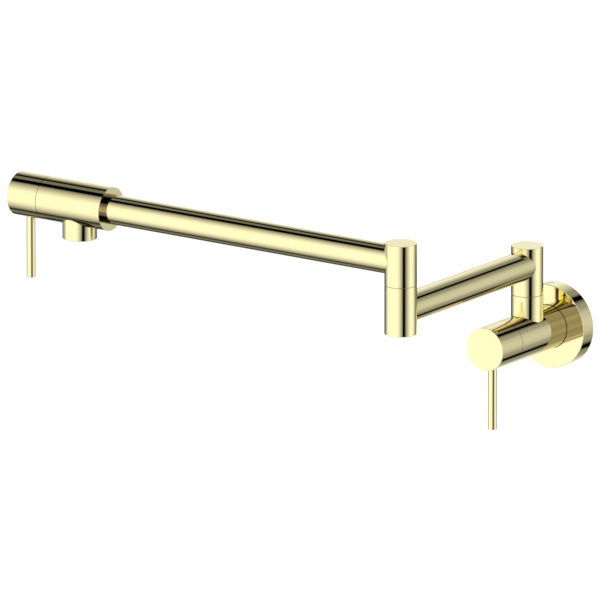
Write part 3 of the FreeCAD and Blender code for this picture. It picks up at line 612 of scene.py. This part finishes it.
nipple_low, nipple_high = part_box("inlet_nipple")
inner_end, free_end = nipple_low[1], nipple_high[1]
thread_length = free_end - HEXAGON_BACK
print(f"{1000 * thread_length:.1f} mm of thread, {thread_length / PITCH:.1f} turns")

# %% Rows of the thread
CREST_RADIUS = 0.01048
ROOT_RADIUS = 0.00932
# where each row of one turn lies, in pitches, and its radius
THREAD_PROFILE = ((0.0, ROOT_RADIUS), (0.2, ROOT_RADIUS), (0.5, CREST_RADIUS), (0.7, CREST_RADIUS))


def thread_radius(along, angle):
    """The thread's radius at a distance from the free end, where the end's chamfer cuts it."""
    phase = (along / PITCH - angle / math.tau) % 1.0
    corners = (*THREAD_PROFILE, (1.0, ROOT_RADIUS))
    for (before, low_radius), (after, high_radius) in zip(corners, corners[1:]):
        if phase <= after:
            share = (phase - before) / (after - before)
            break
    return min(low_radius + share * (high_radius - low_radius), ROOT_RADIUS + along)


def thread_row(start):
    """A row that starts some turns from the free end: by angle, its place and its radius."""

    def row(angle):
        along = (start + angle / math.tau) * PITCH
        along = min(max(along, 0.0), thread_length)
        return free_end - along, thread_radius(along, angle)

    return row


thread_rows = [
    thread_row(turn + step)
    for turn in range(-1, math.ceil(thread_length / PITCH) + 1)
    for step, _ in THREAD_PROFILE
]
print(len(thread_rows), "rows of thread")

# %% Rows along the nipple
BORE_RADIUS = 0.006
HEXAGON_FLATS = 0.027
HEXAGON_FRONT = -0.005
CHAMFER_RADIUS = 0.0131
CHAMFER_SLOPE = 0.35


def hexagon_radius(angle):
    """The radius of a hexagon with one corner straight up."""
    side = math.tau / 6
    from_flat = (angle - math.tau / 4) % side - side / 2
    return HEXAGON_FLATS / 2 / math.cos(from_flat)


def chamfered_corner(angle):
    radius = hexagon_radius(angle)
    return HEXAGON_BACK - (radius - CHAMFER_RADIUS) * CHAMFER_SLOPE, radius


rows = [
    lambda angle: (free_end, BORE_RADIUS),
    *thread_rows,
    lambda angle: (HEXAGON_BACK, CHAMFER_RADIUS),
    chamfered_corner,
    lambda angle: (HEXAGON_FRONT, hexagon_radius(angle)),
    lambda angle: (HEXAGON_FRONT, CREST_RADIUS),
    lambda angle: (inner_end, CREST_RADIUS),
    lambda angle: (inner_end, BORE_RADIUS),
]
print(len(rows), "rows in all")

# %% Build the nipple
COLUMNS = 72                # a multiple of twelve, so that a column runs down every corner
SAME_POINT = 0.00005        # metres
SHARP_ANGLE = math.radians(25)

grid = bmesh.new()
angles = [math.tau * column / COLUMNS for column in range(COLUMNS + 1)]
points = []
for row in rows:
    line = []
    for angle in angles:
        y, radius = row(angle)
        line.append(grid.verts.new((radius * math.cos(angle), y, radius * math.sin(angle))))
    points.append(line)
for line, next_line in zip(points, points[1:] + points[:1]):
    for column in range(COLUMNS):
        corners = (line[column], line[column + 1], next_line[column + 1], next_line[column])
        grid.faces.new(corners)
bmesh.ops.remove_doubles(grid, verts=grid.verts, dist=SAME_POINT)
bmesh.ops.recalc_face_normals(grid, faces=grid.faces)
for face in grid.faces:
    face.smooth = True
for edge in grid.edges:
    edge.smooth = edge.calc_face_angle(0.0) < SHARP_ANGLE
open_edges = [edge for edge in grid.edges if not edge.is_manifold]
print(len(grid.faces), "faces, open or doubled edges:", len(open_edges))

# %% Put the nipple in its place
nipple_mesh = bpy.data.meshes.new("threaded_nipple")
grid.to_mesh(nipple_mesh)
grid.free()
nipple = bpy.data.objects.new("threaded_nipple", nipple_mesh)
bpy.context.scene.collection.objects.link(nipple)
nipple_mesh.materials.append(finishes["bare_brass"])
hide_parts("inlet_nipple")
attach(nipple, "wall_unit")
print(nipple.name, "stands for inlet_nipple")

════════════════

- [Goal]
Verbatim output is expected for the lines from the start of the data to the line in which "CREST_RADIUS), (0.7, CREST_RADIUS))" appears, both included.

- [Answer to the exercise]
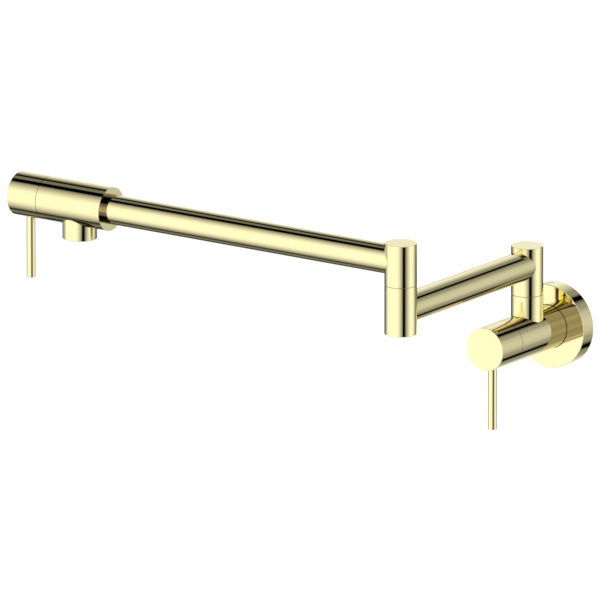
Write part 3 of the FreeCAD and Blender code for this picture. It picks up at line 612 of scene.py. This part finishes it.
nipple_low, nipple_high = part_box("inlet_nipple")
inner_end, free_end = nipple_low[1], nipple_high[1]
thread_length = free_end - HEXAGON_BACK
print(f"{1000 * thread_length:.1f} mm of thread, {thread_length / PITCH:.1f} turns")

# %% Rows of the thread
CREST_RADIUS = 0.01048
ROOT_RADIUS = 0.00932
# where each row of one turn lies, in pitches, and its radius
THREAD_PROFILE = ((0.0, ROOT_RADIUS), (0.2, ROOT_RADIUS), (0.5, CREST_RADIUS), (0.7, CREST_RADIUS))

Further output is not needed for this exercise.